Customer Satisfaction and Quality
Quality and customer satisfaction together are a central mission of all of our employees. Ford has consistently improved quality over the past decade. In 2010, we tied as the highest-quality full-line automaker in North America, according to the Global Quality Research System assessment of initial vehicle quality.1 The Ford brand also had the highest quality of any non-luxury brand in the J.D. Power and Associates Initial Quality Study.
Delivering high-quality vehicles is of paramount importance to customers’ willingness to consider our vehicles; it also affects their satisfaction and loyalty. Quality is also important to our costs – high-quality vehicles have lower warranty repair costs. We include quality as one of the four design principles2 that guide the entire design and manufacturing process for our vehicles. It is also central to our sales and service operations. As part of our efforts to improve quality, we have built three key kinds of quality into the brand DNA of all our vehicles: basic quality, or the fundamental reliability of the vehicle; performance quality, which includes attributes such as fuel economy and quietness; and excitement quality, or those unexpected convenience features that surprise and delight customers.
Measuring Quality and Customer Satisfaction
We track our progress in achieving this mission through a combination of internal and external measurements that assess how we are doing and where we can improve. The Global Quality Research System (GQRS), which tracks “things gone wrong,” is our primary quality survey. It is implemented for us by the RDA Group, a market research and consulting firm based in Bloomfield Hills, Michigan. We also subscribe to J.D. Power and Associates’ Initial Quality Survey and APEAL study. And, we track warranty claims and costs internally. In 2009 and 2010, we saw an improvement in both the internal and external measurements of quality. By several measures, our quality is now competitive with the highest-rated brands. Global and regional quality improvements are detailed in this section.
Global Quality System
We use an extensive Global Quality Operating System at every stage of vehicle development and manufacture, to make sure that our vehicles have world-class quality and performance. Our Global Quality Operating System was fully rolled out in 2008 after several years’ implementation. Though we have always used quality systems, they were not always standardized across locations. By requiring standard processes and implementation everywhere we operate, we are continuing to expand our world-class quality results.
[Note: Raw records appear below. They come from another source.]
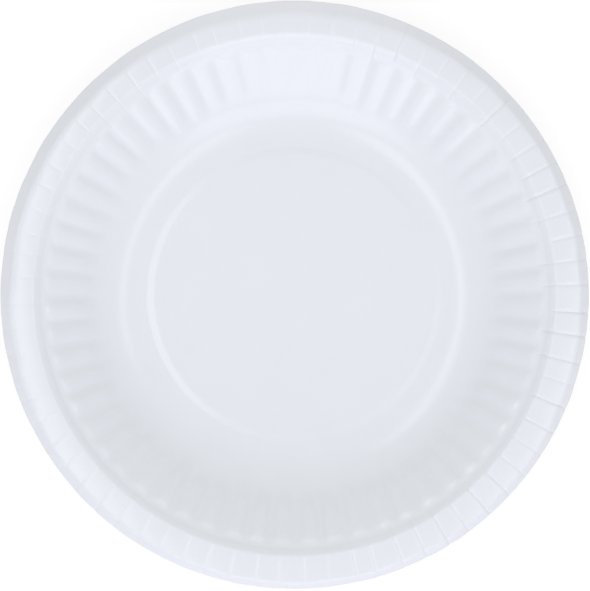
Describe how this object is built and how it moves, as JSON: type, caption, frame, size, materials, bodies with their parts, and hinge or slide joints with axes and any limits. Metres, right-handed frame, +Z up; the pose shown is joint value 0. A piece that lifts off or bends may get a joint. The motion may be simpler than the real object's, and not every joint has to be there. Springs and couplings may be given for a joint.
{
  "type": "paper plate",
  "caption": "Round pressed paperboard plate with a raised centre disc, a fluted wall and a creased rim rolled down at its edge.",
  "frame": {"origin": "middle of the foot ring, on the surface that the plate rests on", "axes": "+Z up along the plate's axis, +X to the right and +Y away as the picture shows the plate from above"},
  "size_m": [0.23, 0.23, 0.0213],
  "materials": {
    "coated_board": "smooth white coating with a soft gloss"
  },
  "bodies": {
    "root": {"plate": "coated_board"}
  },
  "joints": []
}
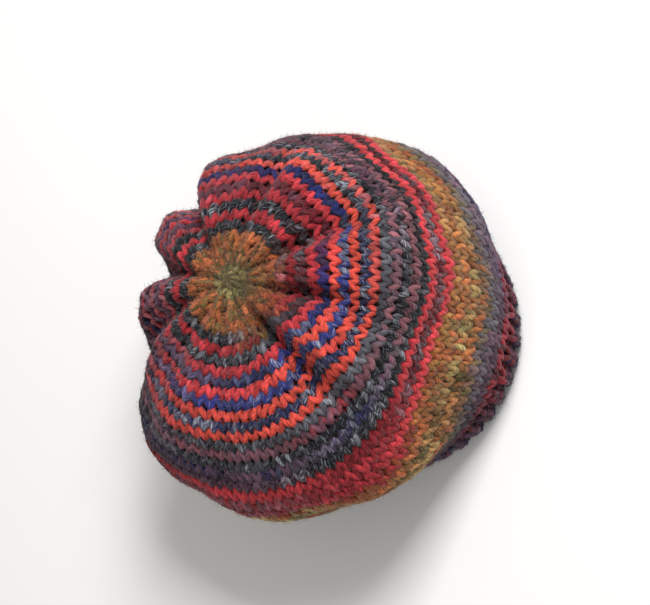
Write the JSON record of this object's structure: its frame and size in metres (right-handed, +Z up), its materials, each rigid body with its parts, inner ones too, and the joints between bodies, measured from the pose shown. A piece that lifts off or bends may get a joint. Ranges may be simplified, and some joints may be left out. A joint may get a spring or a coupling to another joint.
{
  "type": "wool beret",
  "caption": "Hand-knitted slouchy wool beret: a ribbed band round the head opening, a hollow body that widens from it, and a crown pleated into its drawn-together top.",
  "frame": {"origin": "below the middle of the whole beret's box, on the surface that the band stands on", "axes": "+X along the crown's widest way, +Y the way the crown slouches over the band, +Z up out of the top"},
  "size_m": [0.274, 0.245, 0.1639],
  "materials": {
    "crown_wool": "soft brushed wool yarn in red, blue, charcoal and mauve, changing from row to row",
    "body_wool": "soft brushed wool yarn in scarlet, ochre, olive and grey, changing from row to row",
    "band_wool": "soft brushed wool yarn in dark plum and navy, ribbed"
  },
  "bodies": {
    "root": {"crown": "crown_wool", "body": "body_wool", "band": "band_wool"}
  },
  "joints": []
}
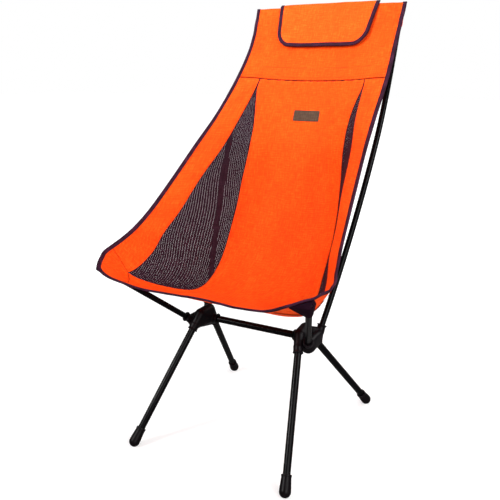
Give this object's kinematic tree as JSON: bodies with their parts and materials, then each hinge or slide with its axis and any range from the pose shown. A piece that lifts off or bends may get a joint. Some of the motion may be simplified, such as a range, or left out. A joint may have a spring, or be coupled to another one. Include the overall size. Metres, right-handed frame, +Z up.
{
  "type": "ultralight backpacking chair",
  "caption": "High-back camp chair: poles plugged into moulded hubs hold a sewn fabric seat with see-through mesh sides and a headrest flap.",
  "frame": {"origin": "on the ground, under the middle of the bounding box", "axes": "+Z up, +Y behind the sitter, +X to the sitter's left, across the chair"},
  "size_m": [0.5352, 0.6708, 0.9836],
  "materials": {
    "tube": "black anodised, glossy",
    "moulding": "dark moulded nylon, fine satin texture",
    "fabric": "orange ripstop polyester, plain weave",
    "mesh": "dark see-through polyester mesh",
    "tape": "dark purple grosgrain binding tape",
    "webbing": "black woven nylon",
    "label": "plain brown patch, nothing on it"
  },
  "bodies": {
    "chair": {"hub_left": "moulding", "arm_plug_left": "moulding", "back_pole_plug_left": "moulding", "arm_left": "tube", "back_pole_lower_left": "tube", "back_pole_upper_left": "tube", "back_pole_ferrule_left": "tube", "side_band_left": "fabric", "corner_patch_left": "fabric", "pocket_back_left": "fabric", "side_mesh_left": "mesh", "pocket_front_left": "webbing", "hub_right": "moulding", "arm_plug_right": "moulding", "back_pole_plug_right": "moulding", "arm_right": "tube", "back_pole_lower_right": "tube", "back_pole_upper_right": "tube", "back_pole_ferrule_right": "tube", "side_band_right": "fabric", "corner_patch_right": "fabric", "pocket_back_right": "fabric", "side_mesh_right": "mesh", "pocket_front_right": "webbing", "crossbar": "tube", "top_panel": "fabric", "centre_panel": "fabric", "edge_binding": "tape", "label_patch": "label"},
    "leg_front_left": {"leg_front_left": "tube", "foot_front_left": "moulding"},
    "leg_front_right": {"leg_front_right": "tube", "foot_front_right": "moulding"},
    "leg_rear_left": {"leg_rear_left": "tube", "foot_rear_left": "moulding"},
    "leg_rear_right": {"leg_rear_right": "tube", "foot_rear_right": "moulding"},
    "flap": {"headrest_flap": "fabric", "flap_binding": "tape"}
  },
  "joints": [
    {"name": "leg_front_left_slide", "type": "slide", "parent": "chair", "child": "leg_front_left", "axis": [-0.1897, -0.5743, -0.7963], "range_m": [0, 0.036], "stiffness_N_per_m": 200, "springref_m": -0.04},
    {"name": "leg_front_right_slide", "type": "slide", "parent": "chair", "child": "leg_front_right", "axis": [0.1897, -0.5743, -0.7963], "range_m": [0, 0.036], "stiffness_N_per_m": 200, "springref_m": -0.04},
    {"name": "leg_rear_left_slide", "type": "slide", "parent": "chair", "child": "leg_rear_left", "axis": [-0.1968, 0.6497, -0.7343], "range_m": [0, 0.025], "stiffness_N_per_m": 200, "springref_m": -0.04},
    {"name": "leg_rear_right_slide", "type": "slide", "parent": "chair", "child": "leg_rear_right", "axis": [0.1968, 0.6497, -0.7343], "range_m": [0, 0.025], "stiffness_N_per_m": 200, "springref_m": -0.04},
    {"name": "flap_hinge", "type": "hinge", "parent": "chair", "child": "flap", "pos_m": [0, 0.3179, 0.9834], "axis": [-1, 0, 0], "range_deg": [0, 300]}
  ]
}
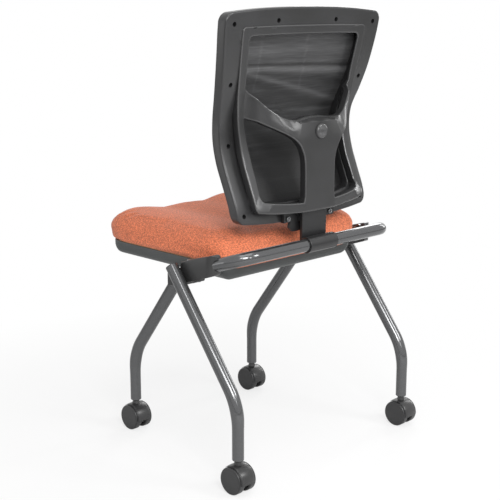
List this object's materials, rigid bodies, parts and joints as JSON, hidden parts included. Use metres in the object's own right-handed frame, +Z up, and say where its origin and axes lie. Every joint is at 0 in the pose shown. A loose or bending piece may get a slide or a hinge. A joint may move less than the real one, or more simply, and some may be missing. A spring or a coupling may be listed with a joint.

We begin designing for quality from the very earliest stages of every vehicle program. Approximately three-and-a-half years before a new model rolls off the assembly line, we virtually “pre-assemble” the vehicle, to identify and address potential quality issues at the beginning of the design process. This allows engineers to make corrections – and ultimately improve build efficiency, worker safety and quality – long before the vehicle design is finalized and built on a real assembly line. By using this virtual quality system, we have cut time-to-market by eight to 14 months, depending on the vehicle program, reduced costly late engineering changes, and are building fewer – but better – physical prototypes.
Once vehicles pass these virtual quality tests, we undertake extensive testing of actual vehicle prototypes for both manufacturing and performance quality.
Even after our vehicles have left the factory, we continue our efforts to improve quality. We evaluate every manufacturing-related warranty claim and migrate effective solutions into the assembly plant. We also gather feedback from our customers using survey tools, to ensure that we understand customers’ problems with our vehicles, including actual product failures and customers’ opinions of vehicle designs and features.
We use a Six Sigma process to resolve quality problems. In 2007, we completed our effort to integrate Six Sigma quality methodology into the Company’s core processes. We now have Quality Functional Leaders who assist every organization within the Company in the implementation of Six Sigma problem-solving methods to improve quality and eliminate waste. Around the world, we have 95,000 Six Sigma “green belts,” more than 10,000 “black belts” and 550 “master black belts” – Ford employees trained in how to apply Six Sigma principles and methodologies.
- The GQRS study is conducted on a quarterly basis, with scores assessed from survey responses collected from vehicle owners by the RDA Group, a consulting firm.
- The other principles are safety, smart technology, and fuel efficiency and green design.